Justice Thomas calls on Supreme Court to abandon politicized judicial standards

July 15, 2016 | By ROBERT FOUNTAIN

In his Whole Women’s Health v. Hellerstedt dissent, Justice Clarence Thomas castigated the Court for playing politics. Prominently referencing the late Justice Scalia, Thomas expounded on why Hellerstedt prolongs “the Court’s habit of applying different rules to different constitutional rights.”

Thomas’s dissent critiqued the Court’s gradual development of many context-specific standards of review, also known as levels of scrutiny. For example, in Planned Parenthood v. Casey, the Court applied an “undue burden” standard to generate a less controversial precedent than Roe v. Wade. The Hellerstedt majority in turn morphed the Casey “undue burden” standard into a new “burdens-and-benefits balancing test.”

Standards of review do not come from the Constitution. They actually stem from a footnote in United States v. Carolene Products, issued in 1938. The Court later “seized upon [the footnote] to justify special treatment of certain personal liberties” and crafted two standards: “strict scrutiny” and “rational basis” review. Overtime the standards multiplied into a “morass of special exceptions and arbitrary applications.” Thomas views Hellerstedt as just the latest example of this troublesome trend.

Justice Thomas explained that by treating “some constitutional rights [as] more equal than others,” the Court risks “reducing constitutional law to policy-driven value judgments until the last shreds of legitimacy disappear.” The logic is simple: “[a] law either infringes a constitutional right, or not; there is no room for the judiciary to invent tolerable degrees of encroachment.” The Court should apply only one standard.

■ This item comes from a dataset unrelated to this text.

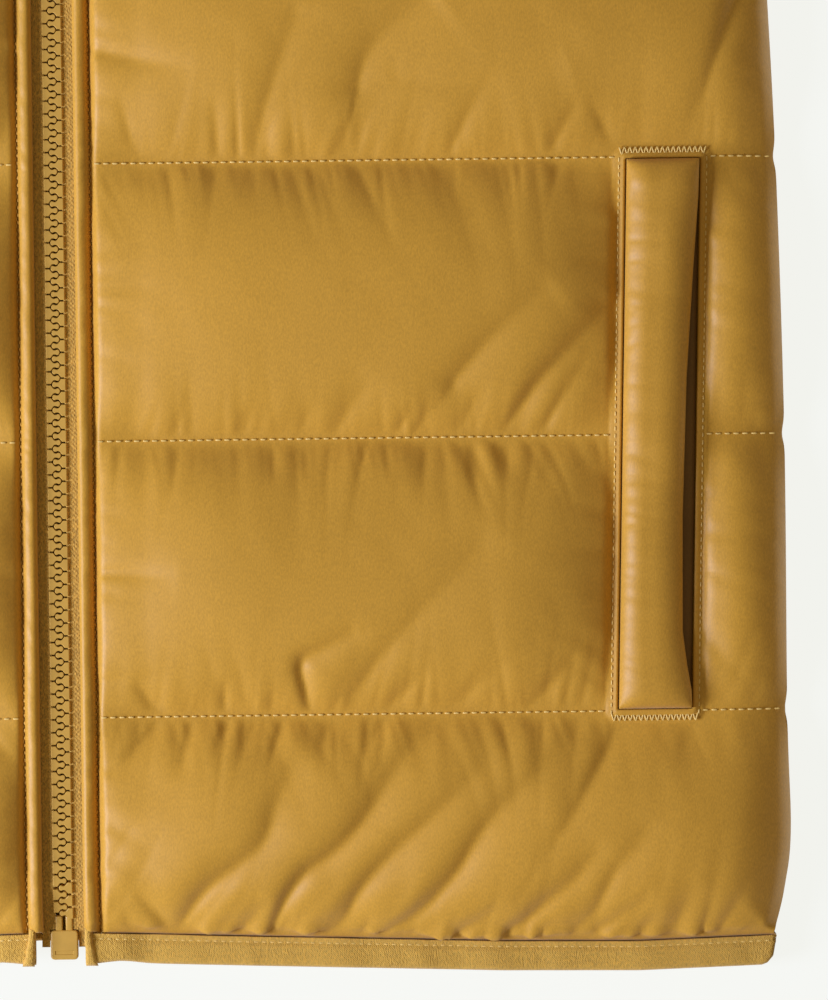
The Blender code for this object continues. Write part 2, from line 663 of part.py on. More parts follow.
# Pocket
def welt(name, mirror, material, collection):
    """A padded strip sewn in at the window's inner edge, with its outer edge free."""
    rows, columns = 15, 8
    share = np.linspace(0, 1, rows)[:, None]
    gap = np.interp(share, *np.array(WELT_GAP).T)
    left, right = -POCKET_WIDTH / 2 + SEAM, POCKET_WIDTH / 2 - gap
    across = 0.5 - 0.5 * np.cos(np.pi * np.linspace(0, 1, columns))[None, :]
    x = POCKET_X + left + across * (right - left)
    length = POCKET_TOP - POCKET_BOTTOM - 2 * SEAM
    s = POCKET_BOTTOM + SEAM + share * length + 0 * across
    crown = round_edge(across, 0.35) * round_edge(1 - across, 0.5) * round_edge(share, 0.07)
    crown = crown * round_edge(1 - share, 0.07)
    floor = pocket_floor() + 2 * SEAM + POCKET_BAG_THICK
    lower = np.stack([x, s, np.full_like(x, floor)], axis=-1)
    upper = np.stack([x, s, floor + WELT_EDGE_THICK + (WELT_THICK - WELT_EDGE_THICK) * crown], axis=-1)
    thing = wall_between(name, upper, lower, material, collection)
    turn_about_pocket(thing.data)
    return flip_x(thing) if mirror else thing


def flip_x(thing):
    thing.data.transform(Matrix.Diagonal((-1, 1, 1, 1)))
    thing.data.flip_normals()
    return thing


def pocket_bag(name, mirror, material, collection):
    """The cloth of the pocket's bag, which shows in the gap beside the welt."""
    half, floor = POCKET_WIDTH / 2 - POCKET_BAG_INSET, pocket_floor() + SEAM
    low = (POCKET_X - half, POCKET_BOTTOM + POCKET_BAG_INSET, floor)
    high = (POCKET_X + half, POCKET_TOP - POCKET_BAG_INSET, floor + POCKET_BAG_THICK)
    thing = block(name, low, high, material, collection)
    turn_about_pocket(thing.data)
    return flip_x(thing) if mirror else thing


# Collar
def collar_net(low, high, rows):
    """Net between the neck seam and the collar's top edge, clear of the seam."""
    across = inset(low, SEAM)
    across[0, 0] = low[0, 0]
    low = across
    share = np.array(rows)[:, None]
    return [low[:, axis] + share * (high[:, axis] - low[:, axis]) for axis in (0, 1)]


def along(line, share):
    """Points at these shares of a line's length."""
    run = np.concatenate([[0], np.cumsum(np.linalg.norm(np.diff(line, axis=0), axis=1))])
    return np.column_stack([np.interp(share * run[-1], run, line[:, axis]) for axis in (0, 1)])


def front_neck_points():
    """The front panel's own points along its neck seam, with more near the zip."""
    rows = shoulder_rows(armhole_lines(FRONT_ARMHOLE)[1])
    line = np.array([start for start, end, share, channel in rows if start[1] >= FRONT_NECK[0][1] - 0.01])
    edge = [FRONT_EDGE + column for column in COLLAR_EDGE_COLUMNS]
    near_zip = np.column_stack([edge, np.interp(edge, line[:, 0], line[:, 1])])
    return np.vstack([line[:1], near_zip, line[1:]])


def collar_front(name, mirror, material, collection):
    low = front_neck_points()
    run = np.linalg.norm(np.diff(low, axis=0), axis=1)
    high = along(smooth_line(COLLAR_FRONT_TOP), np.concatenate([[0], np.cumsum(run)]) / run.sum())
    near = len(COLLAR_EDGE_COLUMNS) + 1
    high[:near, 0] = low[:near, 0]
    x, s = collar_net(low, high, COLLAR_ROWS)
    fill = round_edge(x - x[:, :1] - EDGE_STITCH + 0.2) * round_edge(x[:, -1:] - x)
    fill *= round_edge(np.hypot(x - x[:1], s - s[:1])) * round_edge(np.hypot(x - x[-1:], s - s[-1:]), 8.0)
    base = front_base(x, s)
    lower = mirrored(np.stack([x, s, base], axis=-1), mirror)
    upper = mirrored(np.stack([x, s, base + EDGE_THICK + COLLAR_PUFF * fill], axis=-1), mirror)
    return wall_between(name, upper, lower, material, collection)


def collar_back(material, collection):
    """The back of the collar, flat underneath, between the two folds at its sides."""
    across = np.array(NECK_COLUMNS)
    low = np.column_stack([across, top_of_back(across)])
    top = smooth_line(COLLAR_BACK_TOP)
    high_x = across * COLLAR_BACK_TOP[-1][0] / across[-1]
    high = np.column_stack([high_x, np.interp(high_x, top[:, 0], top[:, 1])])
    x, s = collar_net(low, high, COLLAR_BACK_ROWS)
    x = np.concatenate([-x[:, :0:-1], x], axis=1)
    s = np.concatenate([s[:, :0:-1], s], axis=1)
    fullness = np.minimum(under_front(x, s), from_neck(x, s))
    fullness = np.minimum(fullness, ramp(np.hypot(x - x[-1:], s - s[-1:]), 8.0))
    lower = np.stack([x, s, np.zeros_like(x)], axis=-1)
    upper = np.stack([x, s, padded_top(fullness)], axis=-1)
    return wall_between("collar_back", upper, lower, material, collection)


# Zip
def zip_height(s):
    """Lower face of the zip's tapes, over the hem and then over the padded back."""
    s = np.asarray(s, float)
    rise = ramp(s - HEM_SEAM)
    return BINDING_THICK + (BACK_PADDING - BINDING_THICK) * rise + TAPE_OVER_BACK


def strip_along_zip(name, heights, near, far, low, thick, material, collection, mirror=False):
    """A strip beside the zip's middle: its near and far sides and its lower face at each height."""
    s = np.repeat(np.array(heights)[:, None], 2, axis=1)
    x = np.column_stack([near, far])
    base = np.repeat(np.asarray(low)[:, None], 2, axis=1)
    lower = mirrored(np.stack([x, s, base], axis=-1), mirror)
    upper = mirrored(np.stack([x, s, base + thick], axis=-1), mirror)
    return wall_between(name, upper, lower, material, collection)


def zip_tape(name, mirror, material, collection):
    s = np.array([TAPE_BOTTOM, HEM_SEAM, HEM_SEAM + 0.8, 16.0, 23.0, CHAIN_TOP - 1.0, CHAIN_TOP, 577.0])
    far = np.where(s <= HEM_SEAM, FRONT_EDGE + 0.9, TAPE_OUTER)
    near = np.where(s >= CHAIN_TOP, SLIDER_CLEAR, TAPE_INNER)
    near[s <= HEM_SEAM + 1.0] = BOX_WIDTH / 2 + SEAM
    return strip_along_zip(name, s, near, far, zip_height(s), TAPE_THICK, material, collection, mirror)


def zip_chain(name, mirror, material, collection):
    s = np.array([CHAIN_BOTTOM, 16.0, 19.5, 23.0, CHAIN_TOP])
    near, far = np.full(len(s), CHAIN_GAP / 2), np.full(len(s), CHAIN_WIDTH / 2 - 0.1)
    low = zip_height(s) + (TAPE_THICK - CHAIN_THICK) / 2
    return strip_along_zip(name, s, near, far, low, CHAIN_THICK, material, collection, mirror)


def zip_pin(name, mirror, material, collection):
    """One of the two pins between the lowest teeth and the box."""
    s = np.array([BOX_BOTTOM + BOX_HEIGHT + SEAM, CHAIN_BOTTOM - SEAM])
    near, far = np.full(2, PIN_X - PIN_WIDTH / 2), np.full(2, PIN_X + PIN_WIDTH / 2)
    low = zip_height(s) + (TAPE_THICK - PIN_THICK) / 2
    return strip_along_zip(name, s, near, far, low, PIN_THICK, material, collection, mirror)


def retainer_box(material, collection):
    middle = float(zip_height(BOX_BOTTOM)) + TAPE_THICK / 2
    low = (-BOX_WIDTH / 2, BOX_BOTTOM, middle - BOX_THICK / 2)
    high = (BOX_WIDTH / 2, BOX_BOTTOM + BOX_HEIGHT, middle + BOX_THICK / 2)
    return block("zip_retainer_box", low, high, material, collection, bevel=0.7)


def slider_top():
    return float(zip_height(SLIDER_BOTTOM)) + TAPE_THICK / 2 + SLIDER_HIGH


def slider(material, collection, helpers):
    """The slider's body with the bridge that carries its pull tab."""
    top = slider_top()
    low = (-SLIDER_WIDTH / 2, SLIDER_BOTTOM, top - SLIDER_HIGH - SLIDER_LOW)
    high = (SLIDER_WIDTH / 2, SLIDER_BOTTOM + SLIDER_LENGTH, top)
    body = block("zip_slider", low, high, material, collection, bevel=0.9)
    middle = SLIDER_BOTTOM + SLIDER_LENGTH / 2
    bridge_low = (-BRIDGE_WIDTH / 2, middle - BRIDGE_LENGTH / 2, top - 1.0)
    bridge_high = (BRIDGE_WIDTH / 2, middle + BRIDGE_LENGTH / 2, top + BRIDGE_HEIGHT)
    bridge = block("slider_bridge", bridge_low, bridge_high, material, helpers)
    half = BRIDGE_LENGTH / 2 - BRIDGE_WALL
    slot_low = (-BRIDGE_WIDTH, middle - half, top)
    slot_high = (BRIDGE_WIDTH, middle + half, top + BRIDGE_HEIGHT - BRIDGE_WALL)
    slot = block("slider_slot", slot_low, slot_high, material, helpers)
    for helper in (bridge, slot):
        helper.hide_render = True
        helper.display_type = "WIRE"
    opened = bridge.modifiers.new("slot", "BOOLEAN")
    opened.operation = "DIFFERENCE"
    opened.object = slot
    joined = body.modifiers.new("bridge", "BOOLEAN")
    joined.operation = "UNION"
    joined.object = bridge
    return body


def pull_tab(material, collection, helpers):
    """The tab lies towards the hem, with its cross bar in the slider's bridge and its origin on the hinge's axis."""
    axis_s = SLIDER_BOTTOM + SLIDER_LENGTH / 2 - BRIDGE_LENGTH / 2 + BRIDGE_WALL + TAB_THICK / 2 + SEAM
    axis_z = slider_top() + TAB_AXIS_OVER_SLIDER
    half_thick = TAB_THICK / 2
    low = (-TAB_WIDTH / 2, axis_s - TAB_LENGTH, axis_z - half_thick)
    high = (TAB_WIDTH / 2, axis_s + half_thick, axis_z + half_thick)
    tab = block("zip_pull_tab", low, high, material, collection)
    window_low = (-TAB_WINDOW / 2, axis_s - TAB_WINDOW_LENGTH, axis_z - 3.0)
    window_high = (TAB_WINDOW / 2, axis_s - half_thick, axis_z + 3.0)
    window = block("tab_window", window_low, window_high, material, helpers)
    window.hide_render = True
    window.display_type = "WIRE"
    opened = tab.modifiers.new("window", "BOOLEAN")
    opened.operation = "DIFFERENCE"
    opened.object = window
    softened = tab.modifiers.new("rounding", "BEVEL")
    softened.width = 0.3 * MM
    softened.segments = 1
    pivot = Vector(metres((0.0, axis_s, axis_z)))
    tab.data.transform(Matrix.Translation(-pivot))
    tab.location = pivot
    return tab


def main():
    clear_scene()
    vest, helpers = new_collection("quilted_vest"), new_collection("cutters")
    cloth = make_material("quilted_shell", CLOTH_COLOUR, 0.62)
    binding = make_material("stretch_binding", CLOTH_COLOUR, 0.8)
    bag = make_material("pocket_bag", INSIDE_POCKET_COLOUR, 0.7)
    tape = make_material("zip_tape", TAPE_COLOUR, 0.8)
    moulded = make_material("moulded_zip", MOULDED_COLOUR, 0.4)

    back_panel(cloth, vest)
    full_hem_binding(binding, vest)
    collar_back(cloth, vest)
    for side, mirror in (("left", False), ("right", True)):
        panel = front_panel(f"front_{side}", mirror, cloth, vest)
        cut_pocket(panel, mirror, helpers)
        pocket_bag(f"pocket_bag_{side}", mirror, bag, vest)
        welt(f"pocket_welt_{side}", mirror, cloth, vest)
        collar_front(f"collar_{side}", mirror, cloth, vest)
        hem_binding(f"hem_binding_{side}", FRONT_EDGE + 1.5, SIDE[0][0], float(side_x(BINDING_WIDTH)),
                    front_hem_bottom, binding, vest, mirror)
        armhole_binding(f"armhole_binding_front_{side}", FRONT_ARMHOLE, front_armhole_heights(), True,
                        mirror, binding, vest)
        armhole_binding(f"armhole_binding_back_{side}", BACK_ARMHOLE, back_armhole_heights(), False,
                        mirror, binding, vest)
        zip_tape(f"zip_tape_{side}", mirror, tape, vest)
        zip_chain(f"zip_chain_{side}", mirror, moulded, vest)
        zip_pin(f"zip_pin_{side}", mirror, moulded, vest)
    retainer_box(moulded, vest)
    slider(moulded, vest, helpers)
    pull_tab(moulded, vest, helpers)


main()
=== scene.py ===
# Quilted vest, zipped and laid flat on its back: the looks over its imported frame.

import math

import bmesh
import bpy
import numpy as np
from mathutils import Matrix, Vector
from mathutils.bvhtree import BVHTree


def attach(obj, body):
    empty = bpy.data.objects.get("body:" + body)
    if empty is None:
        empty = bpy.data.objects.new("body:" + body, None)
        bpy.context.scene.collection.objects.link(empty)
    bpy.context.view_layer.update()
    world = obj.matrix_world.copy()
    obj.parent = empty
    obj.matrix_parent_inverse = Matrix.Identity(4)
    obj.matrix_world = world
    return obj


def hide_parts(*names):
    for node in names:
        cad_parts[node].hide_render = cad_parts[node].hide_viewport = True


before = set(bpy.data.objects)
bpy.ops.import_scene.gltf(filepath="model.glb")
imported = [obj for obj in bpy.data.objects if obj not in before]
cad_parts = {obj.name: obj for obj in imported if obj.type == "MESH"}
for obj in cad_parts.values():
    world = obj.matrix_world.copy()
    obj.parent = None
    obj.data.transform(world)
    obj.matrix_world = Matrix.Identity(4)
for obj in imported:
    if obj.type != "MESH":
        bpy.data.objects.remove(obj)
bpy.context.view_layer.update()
mm = 0.001
sides = (("left", False), ("right", True))  # and whether the side is mirrored

# Sizes of the whole garment in millimetres: distance from the zip, height above the hem.
vest = {
    "middle": 314.75,  # height of the frame's origin
    "seam": 0.3,
    "hemSeam": 9.0,
    "quilting": (72.5, 153.8, 235.6, 317.5, 399.5, 481.5),
    "sideNotch": 0.7,
    "side": ((207.2, 0.0), (210.0, 7.5), (213.2, 20.0), (215.2, 37.0), (214.6, 73.0), (214.8, 154.0),
             (213.2, 236.0), (210.6, 300.0), (209.0, 341.0), (208.5, 350.0)),
    "frontArmhole": ((208.5, 350.0), (199.0, 352.0), (186.0, 360.5), (173.0, 378.0), (163.0, 405.0),
                     (156.0, 440.0), (152.5, 480.0), (153.0, 520.0), (158.0, 556.0)),
    "backArmhole": ((208.5, 350.0), (200.0, 351.5), (189.0, 358.5), (179.0, 374.0), (171.0, 400.0),
                    (166.5, 440.0), (163.5, 480.0), (161.0, 520.0), (158.0, 556.0)),
    "frontNeck": ((6.0, 512.0), (26.0, 515.0), (48.0, 528.0), (64.0, 551.0), (75.0, 585.0)),
    "backNeck": ((0.0, 566.0), (30.0, 568.0), (55.0, 574.5), (75.0, 585.0)),
    "collarFrontTop": ((6.0, 578.0), (26.0, 581.0), (48.0, 593.0), (66.0, 612.0), (76.0, 634.0)),
    "collarBackTop": ((0.0, 627.0), (35.0, 628.5), (60.0, 631.0), (76.0, 634.0)),
    "shoulderTip": (158.0, 556.0),
    "hemSag": ((8.0, 0.0), (60.0, -1.8), (130.0, -4.0), (170.0, -4.5), (210.0, -3.2)),
    "frontEdge": 6.0,
    "underarm": 341.0,
}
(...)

Thomas quoted Justice Scalia in a compelling final paragraph:

Today’s decision will prompt some to claim victory, just as it will stiffen opponents’ will to object. But the entire Nation has lost something essential. The majority’s embrace of a jurisprudence of rights-specific exceptions and balancing tests is “a regrettable concession of defeat—an acknowledgment that we have passed the point where ‘law,’ properly speaking, has any further application.” Scalia, The Rule of Law as a Law of Rules, 56 U. Chi. L. Rev. 1175, 1182 (1989). I respectfully dissent.

Thomas’s reflection on the past eighty years of constitutional adjudication comes at a fitting time. Delegitimized by decades of its own politically-motivated decisions, the Court now finds itself at a jurisprudential crossroads, having lost a crucial colleague. In the interest of the fundamental constitutional principles of liberty and equality, the Court would be wise to pay closer attention to Justice Thomas’s Hellerstedt dissent and dispense with its manufacture of standard-less standards.